Pengamat politik dari Universitas Indonesia Yon Mahmudi mengemukakan faktor primordialisme seperti suku dan agama masih berperan dalam Pilgub Sumatera Utara.
"Meskipun para kandidat tidak mengeksplorasi isu tersebut dalam kampanye. Primordialisme itu bukan hal negatif dalam politik, tapi merupakan modal awal membentuk budaya politik yang demokratis," katanya.
Buktinya, kata dia, Pilkada Sumut berlangsung aman dan damai, nyaris tidak ada gesekan. "Kecuali dalam debat kandidat yang panas, itu sudah jadi watak orang Sumut yang vokalis," kata Yon yang juga pengajar pemikiran politik Islam pada program doktoral ilmu politik Fisip UI itu.
Dalam proses hitung cepat yang dilakukan beberapa lembaga survei, kandidat PKS Gatot Pujo Nugroho menempati posisi teratas."Suara Gatot didukung Tengku Erry Nuradi, gabungan solid Jawa-Melayu. Selama menjadi Plt Gubernur, Gatot terbukti mampu merangkul semua kelompok tanpa gejolak berarti," katanya.
Kandidat PDIP (Effendi Simbolon) dari suku Batak dan mencoba "mencuri" suara pemilih Jawa (Jumiran Abdi) dengan "endorsement" Jokowi.
"Kenaikannya signifikan, namun tak berhasil mengejar Gatot, karena Effendi lebih dipersepsikan sebagai orang Jakarta sebagaimana Chairuman Harahap (Golkar)," kata Yon.
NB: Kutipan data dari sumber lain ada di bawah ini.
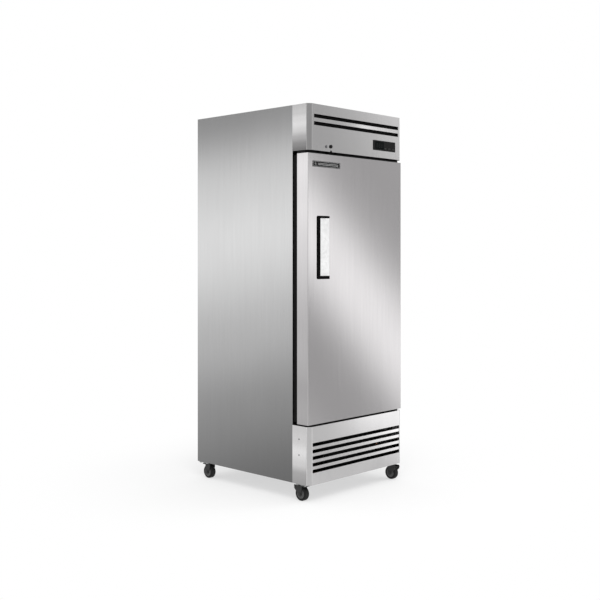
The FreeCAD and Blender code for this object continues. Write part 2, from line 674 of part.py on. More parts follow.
def shelving():
    slot_pitch, first_slot, last_slot = 25.0, 490.0, 1670.0
    pilasters = []
    clips = []
    count = int((last_slot - first_slot) / slot_pitch) + 1
    for side in (-1, 1):
        inner_x = side * (room_half - pilaster_thick)
        for s in pilaster_s:
            strip = block(side * room_half, inner_x, s - pilaster_width / 2, s + pilaster_width / 2,
                          470, 1690)
            starts = [first_slot + slot_pitch * i for i in range(count)]
            slots = [block(side * (room_half - 2), inner_x - side * 1, s - 5, s + 5, z, z + 5)
                     for z in starts]
            pilasters.append(strip.cut(Part.makeCompound(slots)))
            for level in shelf_levels.values():
                outer_x = side * (shelf_half - 12)
                ledge = block(inner_x, outer_x, s - 8, s + 8, level - 3, level)
                web = side_prism([(s - 8, level), (s + 8, level), (s + 8, level - 16), (s - 8, level - 16)],
                                 *sorted((inner_x, inner_x - side * 3)))
                stop = block(inner_x, inner_x - side * 3, s - 8, s + 8, level - 3, level + 9)
                clips.append(fused([ledge, web, stop]))
    save("shelf_pilasters", *pilasters)
    save("shelf_clips", *clips)
    for name, level in shelf_levels.items():
        shelf(name, level)
    save("led_lamp", led_strip())


def led_strip():
    """Lamp under the front edge of the room: an aluminium carrier with a lens that bulges down."""
    seat, belly = opening_top - 5, opening_top - 11
    return side_prism([(126, opening_top), (164, opening_top), (164, seat), (156, belly),
                       (134, belly), (126, seat)], -220, 220)


# ---------------------------------------------------------------- door
pivot_x = half_width - 16.0
pivot_s = 40.0
pin_radius = 5.0
bush_radius = 9.0
handle_x = (-310.4, -215.0)
handle_z = (bottom + 1024.0, bottom + 1343.0)
pocket_depth = 44.0      # behind the door's face
strike_x = (lock_x - 44.0, lock_x + 12.0)
strike_s = (20.0, 31.0)
strike_depth = 16.0
cap_thick = 8.0
cap_setback = 18.0       # front of the end caps and of the hinge arms behind the door's face
cap_up, cap_down = 11.5, 5.5     # how far the caps stand into the gaps over and under the door
hinge_arm_half = 28.0    # from the pin to the arm's inner edge


def left_rounded(shape, radius=9.0):
    """Rounds the two front-to-back edges on the left of the handle's box."""
    chosen = [e for e in shape.Edges if abs(e.tangentAt(e.FirstParameter).y) > 0.999
              and e.Vertexes[0].X < handle_x[0] + 1]
    return shape.makeFillet(radius, chosen)


def door():
    z0, z1 = door_bottom, door_top
    f, b = door_front, door_back
    pocket = left_rounded(block(handle_x[0], handle_x[1], f - 2, f + pocket_depth, *handle_z))
    strike = block(strike_x[0], strike_x[1], strike_s[0], strike_s[1], z1 - strike_depth, z1 + cap_up + 1)
    bushes = [rod_z(bush_radius, pivot_x, pivot_s, z1 - 22, z1 + 1),
              rod_z(bush_radius, pivot_x, pivot_s, z0 - 1, z0 + 22)]

    pan = block(-half_width, half_width, f, b, z0, z1)
    pan = round_upright_edges(pan, 2.5, lambda e: e.Vertexes[0].Y < y_at(f + 1))
    hollow = block(-inner_half, inner_half, f + sheet, b + 1, z0 + sheet, z1 - sheet)
    ends = block(-inner_half, inner_half, f + cap_setback, b + 1, z0 - 1, z1 + 1)
    save("door_skin", pan.cut(hollow).cut(ends).cut(pocket).cut(strike))

    foam = fused([block(-inner_half, inner_half, f + sheet, b, z0 + cap_thick, z1 - cap_thick),
                  block(-inner_half, inner_half, f + sheet, f + cap_setback, z0 + sheet, z1 - sheet)])

    def end_cap(low, high, rail_low, rail_high):
        body = block(-inner_half, inner_half, f + cap_setback, b, low, high)
        rail = block(-inner_half, pivot_x - hinge_arm_half - 2.5, f + cap_setback, b, rail_low, rail_high)
        return fused([body, rail]).cut(Part.makeCompound([strike] + bushes))

    ring_x, ring_inset = half_width - 3.0, 6.0
    rear_ring = block(-ring_x, ring_x, b, b + 12, z0 + ring_inset, z1 - ring_inset)
    window_half = half_width - 66.0
    window = block(-window_half, window_half, b - 1, b + 13, z0 + 66, z1 - 66)
    save("door_edge_frame", end_cap(z1 - cap_thick, z1, z1, z1 + cap_up),
         end_cap(z0, z0 + cap_thick, z0 - cap_down, z0), rear_ring.cut(window))

    def raised_panel(inset, back):
        lower = block(-window_half + inset, window_half - inset, b, b + back - 4,
                      z0 + 66 + inset, z1 - 66 - inset)
        rib = block(-window_half + 30 + inset, window_half - 30 - inset, b + 1, b + back,
                    z0 + 96 + inset, z1 - 96 - inset)
        return fused([lower, rib])

    core = raised_panel(liner_sheet, 12 - liner_sheet)
    save("door_liner", raised_panel(0, 12).cut(core))
    save("door_foam", fused([foam.cut(Part.makeCompound([pocket, strike] + bushes)), core]))

    def gasket_ring(inset, s0, s1):
        """Ring along the door's edge; on the hinge side it stops level with the pin, to clear the face."""
        edge = gasket_edge + inset
        return block(-half_width + edge, pivot_x - inset, s0, s1, z0 + edge, z1 - edge)

    gasket_edge, gasket_width, groove_depth = 7.0, 28.0, 4.0
    ring = gasket_ring(0, b + 12, face - 0.3).cut(gasket_ring(gasket_width, b + 11, face))
    bellows = gasket_ring(-1, b + 19, b + 22).cut(gasket_ring(groove_depth, b + 18, b + 23))
    save("door_gasket", ring.cut(bellows))

    def bush(z_flange, z_end, flange_z):
        body = rod_z(bush_radius, pivot_x, pivot_s, min(z_flange, z_end), max(z_flange, z_end))
        flange = rod_z(13.0, pivot_x, pivot_s, *sorted((z_flange, flange_z)))
        bore = rod_z(pin_radius + 0.05, pivot_x, pivot_s, min(z_flange, z_end, flange_z) - 1,
                     max(z_flange, z_end, flange_z) + 1)
        return fused([body, flange]).cut(bore)

    save("hinge_bushes", bush(z1, z1 - 22, z1 + 1.6), bush(z0, z0 + 22, z0 - 1.8))


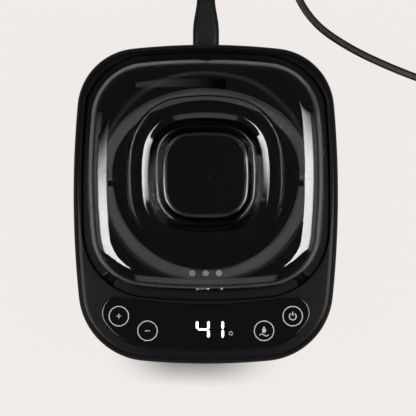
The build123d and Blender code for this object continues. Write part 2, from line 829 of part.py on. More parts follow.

Menurut dia, Gus Irawan Pasaribu, Dirut BPD Sumut (diusung Gerindra), berupaya mengakomodasi lintas kelompok dengan isu ekonomi, dan Amri Tambunan (Bupati Deli Serdang) yang menggandeng RE Nainggolan (mantan Sekda) tidak bisa mengangkat suara Partai Demokrat yang sedang kehilangan pamor dan soliditas internal.